Can you imagine? In one fell swoop, she came home and told her man that a) she was leaving him; b) it was a lovely wedding—too bad he’d missed it; and c) she had chosen a junkie plagiarist for whom he was a near doppelgänger.
Heartbroken, Pierce retreated to his wherever one would retreat to in England and, isolated and alone, sculpted this masterpiece of longing, despair and anger, coupled with such an overwhelming mordant sadness that—and I’m gonna get killed for admitting this—I was a little emotional the other night watching it performed live. (At one point, a small Thai(ish) woman next to me leaned over and, with tears in her eyes, said, “His wife was such a fucking asshole.” We both cracked up laughing at that.)
From beginning to end, the record bravely lays open Pierce’s wounds without a thought of how anyone outside of his field of vision would react. Lyrics like, “What am I supposed to do, when all my thoughts are of you?” coupled with pleas for her to change her mind, to come home, back to the band, back to him, and back to their lives together. The relationship never had a chance to unspool gracefully. And you can almost picture him on those interminable nights, recording rueful lines like, “Now I’m wasted all the time” as asides, buried under the swirling soundscapes.

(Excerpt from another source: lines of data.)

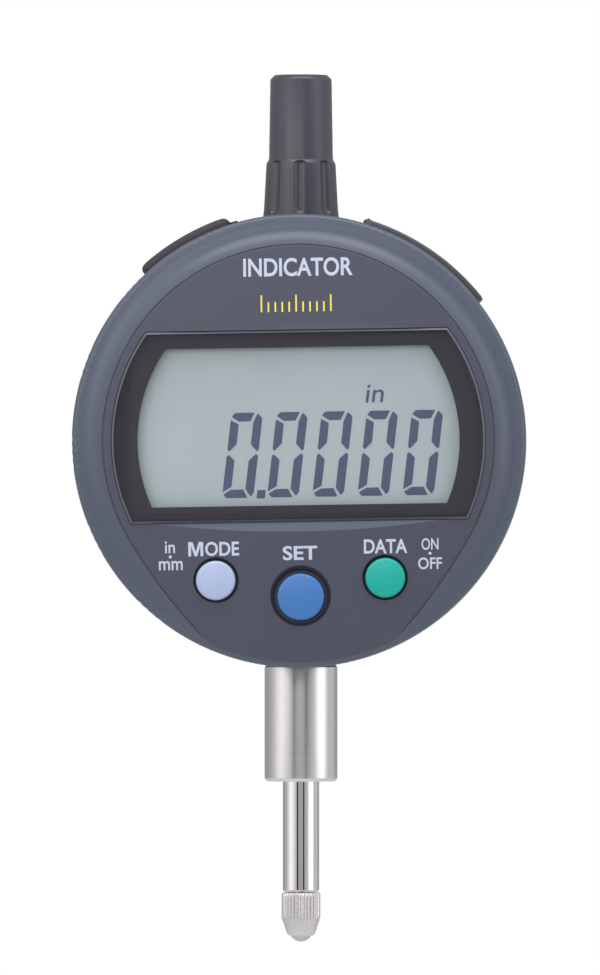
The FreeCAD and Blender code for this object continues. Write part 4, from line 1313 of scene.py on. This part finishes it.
def studio_world():
    """Soft room: a bright zone to each side, a grey centre behind the camera, lighter towards the ceiling."""
    world = bpy.data.worlds.new("studio")
    world.use_nodes = True
    tree = world.node_tree
    tree.nodes.clear()
    direction = add_node(tree, "ShaderNodeTexCoord").outputs["Generated"]
    parts = add_node(tree, "ShaderNodeSeparateXYZ", {"Vector": direction}).outputs
    azimuth = calculated(tree, "ARCTAN2", parts["X"], calculated(tree, "MULTIPLY", parts["Y"], -1.0))
    stops = [(0.5 + degrees / 360, value) for degrees, value in STUDIO_AROUND]
    sides = grey_ramp(tree, ranged(tree, azimuth, 0.0, 1.0, -math.pi, math.pi), stops)
    height = grey_ramp(tree, ranged(tree, parts["Z"], 0.0, 1.0, -1.0, 1.0), STUDIO_UP)
    light = {"Color": mixed(tree, 1.0, sides, height, "MULTIPLY"), "Strength": STUDIO_STRENGTH}
    room = add_node(tree, "ShaderNodeBackground", light)
    backdrop = add_node(tree, "ShaderNodeBackground", {"Color": (1, 1, 1, 1), "Strength": 1.0})
    seen = add_node(tree, "ShaderNodeLightPath").outputs["Is Camera Ray"]
    both = add_node(tree, "ShaderNodeMixShader", {0: seen, 1: room.outputs[0], 2: backdrop.outputs[0]})
    add_node(tree, "ShaderNodeOutputWorld", {"Surface": both.outputs[0]})
    scene.world = world


def softbox(name, place, width, height, power):
    """Area light at a place in metres that looks at the middle of the display."""
    lamp = bpy.data.lights.new(name, "AREA")
    lamp.shape = "RECTANGLE"
    lamp.size, lamp.size_y = width, height
    lamp.energy = power
    obj = linked(name, lamp)
    obj.location = place
    away = Vector(place) - Vector((0, 0, AXIS_Z * MM))
    obj.rotation_euler = away.to_track_quat("Z", "Y").to_euler()


def studio_floor():
    """Plain pale floor well below the gauge, in metres."""
    size, height = 1.5, -0.3
    verts = [(-size, -size, height), (size, -size, height), (size, size, height), (-size, size, height)]
    mesh = bpy.data.meshes.new("floor")
    mesh.from_pydata(verts, [], [(0, 1, 2, 3)])
    mesh.materials.append(finishes["floor_paint"])
    linked("floor", mesh)


CAMERA_AZIMUTH = math.radians(1.3)
CAMERA_ELEVATION = math.radians(-0.4)
CAMERA_DISTANCE = 2.0
CAMERA_AIM = Vector((-0.00013, 0.0, 0.0384))


def studio_camera():
    """Long lens, nearly straight on, slightly from the right and below."""
    lens = bpy.data.cameras.new("camera")
    lens.sensor_fit = "VERTICAL"
    lens.sensor_height = 36.0
    lens.lens = 565.0
    lens.clip_start = 0.05
    obj = linked("camera", lens)
    across, up = CAMERA_AZIMUTH, CAMERA_ELEVATION
    back = Vector((math.sin(across) * math.cos(up), -math.cos(across) * math.cos(up), math.sin(up)))
    obj.location = CAMERA_AIM + back * CAMERA_DISTANCE
    obj.rotation_euler = back.to_track_quat("Z", "Y").to_euler()
    scene.camera = obj


studio_world()
softbox("softbox_top", (0.0, -0.22, 0.71), width=0.7, height=0.35, power=3.0)
softbox("softbox_left", (-0.13, -0.33, 0.17), width=0.44, height=0.16, power=0.45)
studio_floor()
studio_camera()
scene.view_settings.view_transform = "Standard"
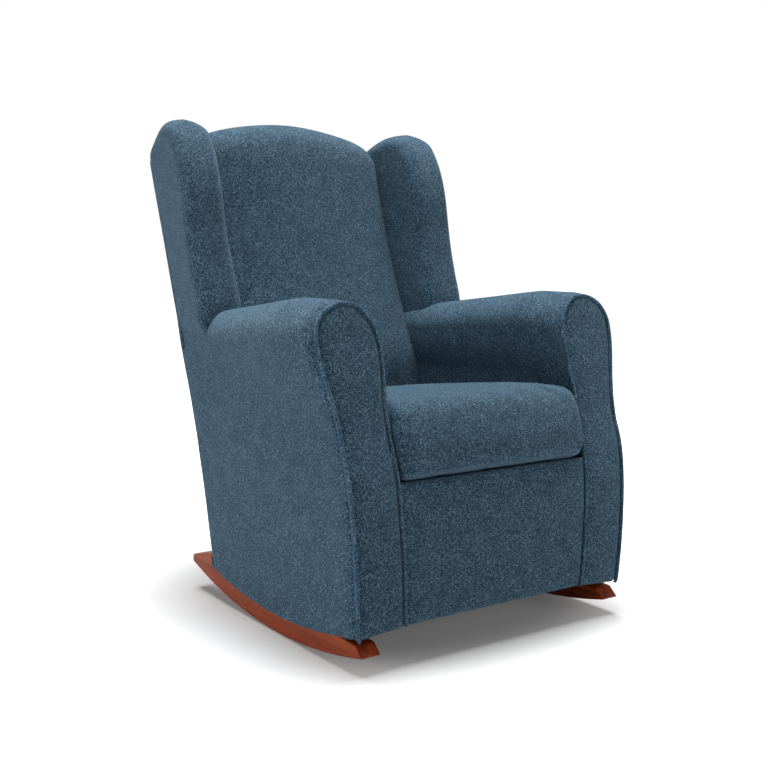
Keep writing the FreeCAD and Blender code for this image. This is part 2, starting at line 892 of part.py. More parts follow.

I say “bravely” because, if you’ve ever been dumped—and who hasn’t, except for Olga Kurylenko?—you always want the other party to think you’re better off. Or at least as well off. What LAGWAFIS says is, “God help me, I am so fucked without you.”
Seeing it live for the first time, I was completely unprepared for the sonic assault, and as a former heavy metal kid my ears occasionally ring like church bells or, more happily, an ice cream truck. At this concert, my eyeballs were throbbing.
Within ten minutes of the show’s beginning, as the band was barreling through “Come Together” I was covering my mouth in astonishment. I’ve seen a gazillion-billion live concerts, but I’d never heard that kind of clarity mixed with brute force; because while some of the songs can be described as lilting and gentle, others are nine-minute feedback laden drones. The music equivalent of howling in pain. Impossibly loud, indescribably loud, yet the level of musicianship was fantastic. You could hear every instrument playing its own part. I mean, literally. The acoustics were hubba-hubba. And I was left pretty breathless. And, shockingly, mute.
The choir was incredible and powerful, often echoing his statements dozens of times while the strings and horns added a frenzy that rattled my senses. Looking at photos on the web, you can see much of the crowd with its eyes closed, feeling the music, as much as watching it performed.
Two hours later the crowd, stunned by what they’d witnessed, leapt to their feet to applaud him, while he—dressed in his uniform of white pants, white t-shirt and white shoes—sheepishly waved and ambled off stage.
Paul and I walked downtown afterward, neither of us talking much, both of us a little overwhelmed by it. I just kept repeating how intense it was. And thanking God that we weren’t tripping. (I say that, even though the number of times Paul and I have tripped is one, and that was years ago in Amsterdam, for a bachelor party that the groom actually backed out of. Story for another day.)
No wonder Spaceman’s retiring “Ladies & Gentlemen, We Are Floating in Space.” The performance nearly killed me, heaven knows what it would do to him if he had to keep opening and cauterizing his wounds.
Sorry you missed it.









[...] This post was mentioned on Twitter by Tony Gervino and Adam Pirani, Adam Pirani. Adam Pirani said: RT @microtony: My review of Spiritualized at Radio City: http://selectism.com/columns/tonygervino/2010/08/02/a-heartbreaking-work-of-sta … [...]
Do you think he’s still in love with her?
Also – I’ve never met a man who has the emotional
capacity to admit that kind of ravaging heartbreak.
Bravo Space-man J
Great write-up… Friday was really one of those shows I felt privileged to have attended and one I will not forget anytime soon. Actually, I’ve been playing Spiritualized at a near constant ever since.
It’s a bittersweet symphony…doh! Damn u Andrew Loog Oldman!
Sounds absolutely amazing Tony. I know that feeling of walking out of a show speechless. Doesn’t happen all the time, but when it does—hold on.